## What is needed:
Locate each line with the string "rigid" in the listing below and copy it.

## Exercise material:
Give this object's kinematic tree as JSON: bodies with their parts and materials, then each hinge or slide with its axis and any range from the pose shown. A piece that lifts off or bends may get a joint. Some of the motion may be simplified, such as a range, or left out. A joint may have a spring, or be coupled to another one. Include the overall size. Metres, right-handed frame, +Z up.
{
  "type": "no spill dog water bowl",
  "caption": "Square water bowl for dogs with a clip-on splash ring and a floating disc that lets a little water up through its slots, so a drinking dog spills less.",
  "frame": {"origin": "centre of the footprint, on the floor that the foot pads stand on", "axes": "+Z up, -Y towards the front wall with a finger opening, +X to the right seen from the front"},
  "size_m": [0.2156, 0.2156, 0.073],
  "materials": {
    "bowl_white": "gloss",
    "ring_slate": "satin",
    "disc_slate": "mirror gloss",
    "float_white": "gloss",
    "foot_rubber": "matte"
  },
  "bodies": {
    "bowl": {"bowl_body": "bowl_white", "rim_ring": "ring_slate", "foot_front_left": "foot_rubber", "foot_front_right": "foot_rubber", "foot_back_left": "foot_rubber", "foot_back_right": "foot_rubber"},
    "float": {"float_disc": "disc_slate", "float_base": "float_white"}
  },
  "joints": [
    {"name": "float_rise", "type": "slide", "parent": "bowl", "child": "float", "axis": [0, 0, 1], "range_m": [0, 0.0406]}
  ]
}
* * *
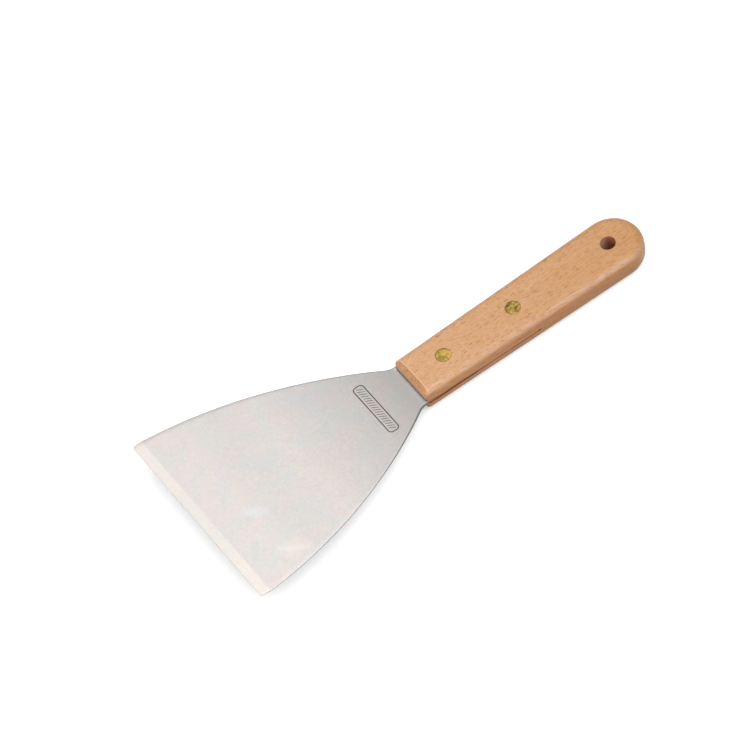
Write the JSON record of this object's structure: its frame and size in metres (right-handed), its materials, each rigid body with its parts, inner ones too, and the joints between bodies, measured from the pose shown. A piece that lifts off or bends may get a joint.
==
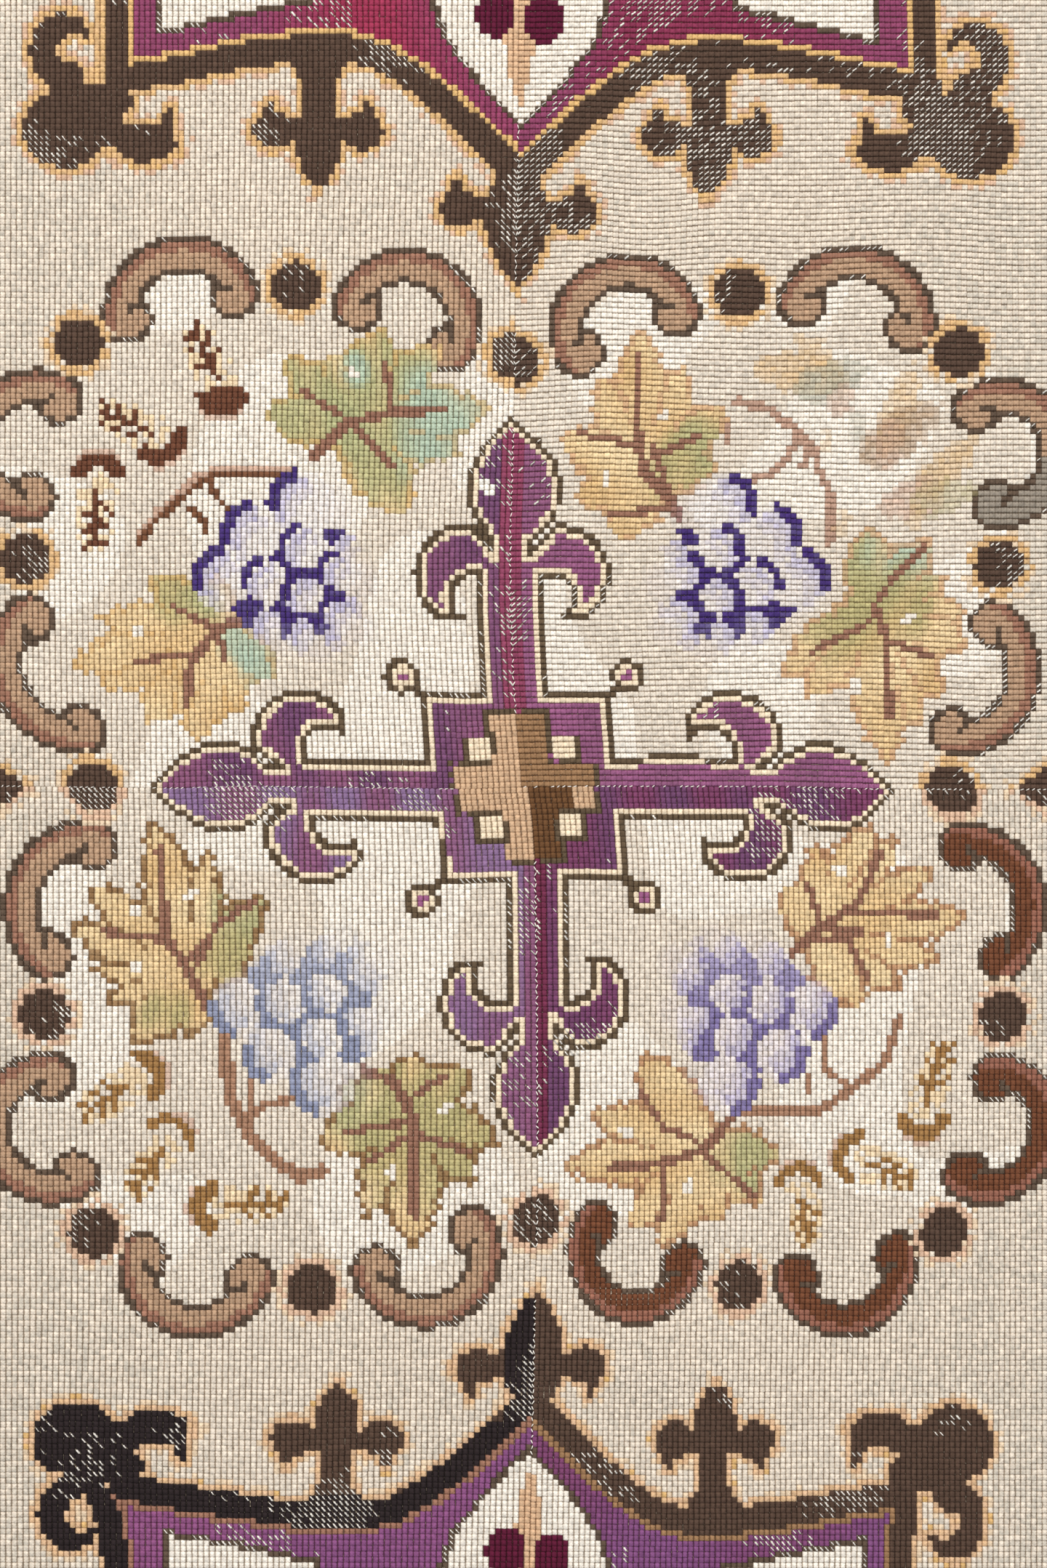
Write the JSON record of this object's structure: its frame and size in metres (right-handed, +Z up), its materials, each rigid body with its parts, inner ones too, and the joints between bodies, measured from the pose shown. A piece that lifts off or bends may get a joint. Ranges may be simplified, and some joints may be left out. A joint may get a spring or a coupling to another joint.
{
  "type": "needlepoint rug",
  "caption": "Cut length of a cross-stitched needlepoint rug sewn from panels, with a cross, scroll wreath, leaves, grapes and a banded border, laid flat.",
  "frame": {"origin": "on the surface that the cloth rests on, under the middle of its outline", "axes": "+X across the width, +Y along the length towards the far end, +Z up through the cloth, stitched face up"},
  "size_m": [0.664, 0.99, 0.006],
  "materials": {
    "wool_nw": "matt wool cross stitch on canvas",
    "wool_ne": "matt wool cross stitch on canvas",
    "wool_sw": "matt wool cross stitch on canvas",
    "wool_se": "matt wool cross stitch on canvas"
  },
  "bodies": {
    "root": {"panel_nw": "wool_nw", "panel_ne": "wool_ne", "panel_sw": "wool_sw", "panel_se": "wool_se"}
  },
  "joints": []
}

## Task response:
Write the JSON record of this object's structure: its frame and size in metres (right-handed), its materials, each rigid body with its parts, inner ones too, and the joints between bodies, measured from the pose shown. A piece that lifts off or bends may get a joint.
Write the JSON record of this object's structure: its frame and size in metres (right-handed, +Z up), its materials, each rigid body with its parts, inner ones too, and the joints between bodies, measured from the pose shown. A piece that lifts off or bends may get a joint. Ranges may be simplified, and some joints may be left out. A joint may get a spring or a coupling to another joint.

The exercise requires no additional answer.